With that spirit of experimentation in the 70s, how much awareness was there of the other bands, and trying to out do each other?
Strangely enough there wasn’t that really. There were bands that I was influenced by like The Who and Keith Emerson’s early band, The Nice (before Emerson, Lake and Palmer) so you felt like you wanted to compete with them but honestly I had no idea what Pink Floyd were doing. I saw them once and couldn’t understand it at all. But by the time they started making records they put it into a more palatable thing and by the time they got David Gilmour, they had a style going. But a lot of it has been about the songwriting as well. You’ve got to have the music ability but you have also got to have songs that people can latch onto.
Yes were an influential band not only musically but you were one of the first to do things like miking a drum kit, playing in the round, using smoke machines and lasers…
We were the first band ever to use laser beams at the Reading festival around 1971. That was quite remarkable. We’ve been innovative in a lot of ways. A lot of the early synthesisers, you know in Rick Wakeman’s territory, that was before anyone else used them. We’ve always been cutting edge and always looked at new technical developments and used them.
How’s your memory from the 70s… Do you recall gigs like the one with The Nice in Cork?
That was very, very funny. The Bonzo Dog Doodah band were basically comedians anyway so they made it fun. I remember we showed up at this football pitch in Cork. They literally had this iron flex running out of the janitor’s shed. It was like a three prong plug socket to power the whole of the band and the lights. It was obviously not going to happen, so we all ended up going down the pub and getting drunk. Then of course a lot of the audience discovered we were in there and we were all going “Yeah we’re going to play in a minute”, knowing full well that we weren’t. But before it turned ugly, we all snuck out the back door and drove to the airport. I think one of the Bonzo Dog guys blew up the stage too.
What about the ‘Topographic Oceans’ album sessions with the rumours of hay bales and cardboard cows, was that all true?
Yes it is. Some people wanted to record in town and some wanted to record in the country so our manager had this idea of recording in town and getting some cardboard cows and putting them in the studio to make you feel like you were in the country. It was quite a difficult album at the time but it turned out OK and was a stepping stone in Yes’ career.
What has been your finest musical achievement?

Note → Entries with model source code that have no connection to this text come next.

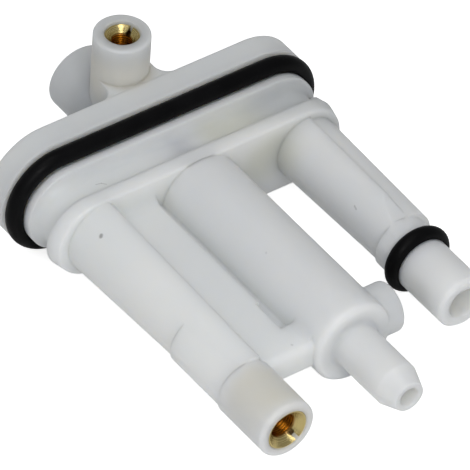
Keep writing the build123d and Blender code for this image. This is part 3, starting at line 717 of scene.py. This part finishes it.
def make_lamp(name, place, size, power, colour, aim):
    lamp = bpy.data.lights.new(name, "AREA")
    lamp.shape = "DISK"
    lamp.size = size
    lamp.energy = power
    lamp.color = colour
    holder = bpy.data.objects.new(name, lamp)
    bpy.context.collection.objects.link(holder)
    holder.location = place
    holder.rotation_euler = (Vector(aim) - Vector(place)).to_track_quat("-Z", "Y").to_euler()
    return holder


target = Vector((2.12, -17.96, -4.58)) * MM
make_lamp("near_lamp", (-0.12, -0.24, 0.20), 0.16, 0.36, (1.0, 0.99, 0.985), target)
make_lamp("high_lamp", (-0.05, -0.05, 0.45), 0.30, 0.38, (1.0, 0.995, 0.98), target)

# %% [markdown]
# ## Camera
#
# The valve is seen from its front left, from above, through a long lens, which keeps the tubes
# almost parallel. The camera is set by its direction, its distance and a small roll about the line of
# sight. Its three axes are written as the columns of its matrix.

# %% Camera
azimuth, elevation, roll = math.radians(-38.313), math.radians(42.016), math.radians(4.017)
distance = 1.5
back_axis = Vector((math.sin(azimuth) * math.cos(elevation), -math.cos(azimuth) * math.cos(elevation),
                    math.sin(elevation)))
right_axis = Vector((math.cos(azimuth), math.sin(azimuth), 0))
up_axis = back_axis.cross(right_axis)
right_rolled = right_axis * math.cos(roll) + up_axis * math.sin(roll)
up_rolled = up_axis * math.cos(roll) - right_axis * math.sin(roll)
view_wide = 72.87 * MM
camera_data = bpy.data.cameras.new("camera")
camera_data.sensor_width = 36.0
camera_data.lens = 36.0 * distance / view_wide
camera_data.clip_start = 0.05
camera_data.clip_end = 20.0
camera = bpy.data.objects.new("camera", camera_data)
bpy.context.collection.objects.link(camera)
axes = Matrix((right_rolled, up_rolled, back_axis)).transposed().to_4x4()
camera.matrix_world = Matrix.Translation(target + back_axis * distance) @ axes
bpy.context.scene.camera = camera
print("lens mm:", round(camera_data.lens, 1))

# %% [markdown]
# ## Compare sizes and finish
#
# The pieces made here must stay inside the measured model. How far the shown pieces reach past its box,
# below and above, is printed.

# %% Write the sizes
low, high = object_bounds()
grown = [[round(v / MM, 3) for v in side] for side in (cad_low - low, high - cad_high)]
print("grown by mm:", *grown)
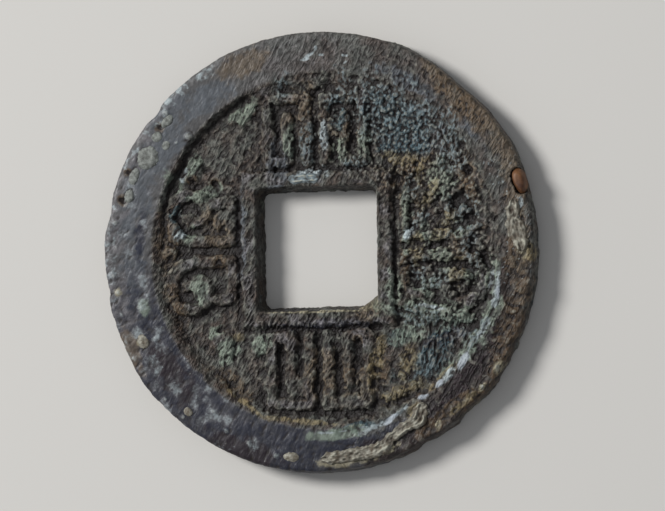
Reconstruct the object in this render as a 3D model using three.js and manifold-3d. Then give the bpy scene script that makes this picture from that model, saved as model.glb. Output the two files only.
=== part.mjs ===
// A cast bronze cash coin with a square hole, lying on its reverse, in millimetres with +Z up.
// The coin is one casting: flan, rims, fields and raised ornament were poured together.
// The blisters, nodules and crusts that grew on its rims in the ground are separate solids, each
// sitting with a flat base on the bronze. The crust in the field has grown together with it. The
// origin is on the surface that the coin lies on, under the middle of its outline.
import * as THREE from "three";
import { mergeVertices } from "three/addons/utils/BufferGeometryUtils.js";
import Module from "manifold-3d";

// Flan and outer rim
const COIN_DIAMETER = 24.5;
const RIM_THICKNESS = 1.5;
const EDGE_ROUNDING = 0.4;

// Fields: the sunken discs inside the rims, cast a little off the middle of the flan
const OBVERSE_RIM_WIDTH = 2.4;
const OBVERSE_FIELD_CENTRE = [0.43, 0.08];
const OBVERSE_FIELD_DEPTH = 0.38;
const REVERSE_RIM_WIDTH = 2.15;
const REVERSE_FIELD_CENTRE = [-0.12, 0.06];
const REVERSE_FIELD_DEPTH = 0.3;
const FIELD_WALL_SLOPE = 0.22;

// The obverse field's floor lies off the middle of its mouth, so that the wall between them is
// steep at upper left and leans back at lower right. This is the wall's mean width.
const OBVERSE_WALL_SLOPE = 0.42;
const OBVERSE_FLOOR_SHIFT = [-0.15, 0.13];

// Square hole, a little turned in the flan and narrower at the reverse, and the rims round it
const HOLE_SIDE = 6.95;
const HOLE_CENTRE = [-0.1, 0.2];
const HOLE_TURN = 1.1;
const HOLE_REVERSE_INSET = 0.3;
const HOLE_CORNER_RADIUS = 0.4;
const HOLE_RIM_WIDTH = 0.82;
const HOLE_RIM_DROP = 0.04;
const HOLE_RIM_DRAFT = 0.12;

// Casting fin left in one corner of the hole
const FIN_LENGTH = 1.15;
const FIN_WIDTH = 0.8;
const FIN_THICKNESS = 0.6;
const FIN_DROP = 0.2;

// Raised ornament on the obverse: strokes laid out with a groove between them
const STROKE_WIDTH = 0.6;
const STROKE_HEIGHT = 0.3;
const STROKE_DRAFT = 0.09;
const GROOVE_WIDTH = 0.48;
const ORNAMENT_GAP = 0.14;
const CURL_RADIUS = 1.6;
const CURL_EYE_CLEARANCE = 0.09;
const PELLET_DIAMETER = 0.8;

// Bank of crust against the obverse field's wall, which hides the wall's foot: how far it reaches
// in from the edge of the rim at each angle from +X about the field's middle
const BANK_HEIGHT = 0.27;
const BANK_REACH = [
  { at: -16, reach: 0.5 },
  { at: 0, reach: 1.0 },
  { at: 18, reach: 1.5 },
  { at: 32, reach: 2.2 },
  { at: 46, reach: 3.3 },
  { at: 60, reach: 2.9 },
  { at: 74, reach: 1.8 },
  { at: 90, reach: 1.1 },
  { at: 104, reach: 0.5 },
];

// Mounds of crust on the obverse field: angle from +X about the field's middle, distance from the
// edge of the rim in to their middle, length, width, lean from +X and height
const FIELD_MOUNDS = [
  { at: 122.4, inset: 0.83, length: 2.2, width: 1.3, lean: 35, height: 0.17 },
  { at: 149.1, inset: 0.85, length: 1.9, width: 1.2, lean: 60, height: 0.2 },
  { at: 173.8, inset: 1.27, length: 1.3, width: 1.2, lean: 60, height: 0.18 },
  { at: 197.5, inset: 2.27, length: 1.7, width: 1.2, lean: 110, height: 0.2 },
  { at: 30.6, inset: 2.34, length: 2.1, width: 1.7, lean: 100, height: 0.25 },
  { at: 45.9, inset: 3.42, length: 1.8, width: 1.3, lean: 5, height: 0.23 },
  { at: 331.3, inset: 2.82, length: 5.6, width: 1.1, lean: -11, height: 0.24 },
  { at: 298.2, inset: 1.02, length: 2.4, width: 1.1, lean: 27, height: 0.2 },
  { at: 235.3, inset: 3.3, length: 1.5, width: 1.1, lean: 40, height: 0.2 },
  { at: 220.1, inset: 1.97, length: 2.0, width: 1.3, lean: 135, height: 0.2 },
  { at: 87.7, inset: 3.02, length: 1.5, width: 1.7, lean: 0, height: 0.22 },
  { at: 278, inset: 1.49, length: 1.9, width: 1.2, lean: 10, height: 0.21 },
  { at: 258, inset: 2.0, length: 1.2, width: 1.6, lean: 0, height: 0.2 },
  { at: 2.5, inset: 2.37, length: 1.7, width: 1.5, lean: 0, height: 0.2 },
  { at: 12.2, inset: 4.56, length: 1.1, width: 1.6, lean: 0, height: 0.2 },
  { at: 163.2, inset: 3.55, length: 1.3, width: 1.0, lean: 60, height: 0.2 },
  { at: 116.3, inset: 3.02, length: 1.2, width: 1.5, lean: 0, height: 0.17 },
  { at: 295.1, inset: 3.8, length: 1.2, width: 1.9, lean: -10, height: 0.19 },
];

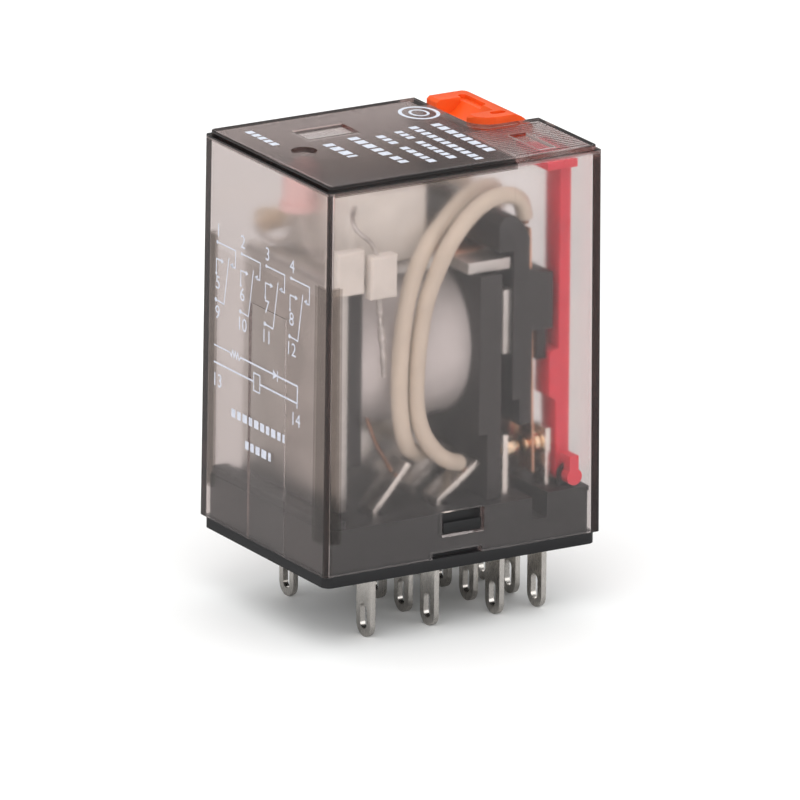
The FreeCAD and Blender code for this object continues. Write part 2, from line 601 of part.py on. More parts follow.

I think just keeping the band together for 35 years is a pretty damn good achievement
CHRIS SQUIRE’S GEAR
Main bass
Rickenbacker 4001.
Effects
On the floor in front of Chris is a custom pedalboard with buttons to activate preset effects combinations, as programmed by guitar tech Richard Davis. One button also toggles his combination Taurus/Dutron bass pedals, which sit off-stage. The pedalboard is connected to a pre-programmed custom effects rack that organises such things as a custom-built tremolo unit, a Maestro fuzz, a T.C. Electronic Stereo Chorus/Flanger, a Lexicon LXP-5 multi-effects, a Roland SRV 2000 reverb, an MXR 1500 delay, a Morley volume pedal, an octave divider, and an ADA preamp EQed for the low notes on the Tobias basses.
Amps:
Marshall 100 watt Super Bass Amp and Marshall 4 X12 cabinet, two SVT-2 pro heads and two 8×10 SVT-810e cabinets, which sit behind him on stage
The bass pedals are amplified by an SWR SM-500 head driving an Energy 2×15 cabinet, which is located under the drum riser.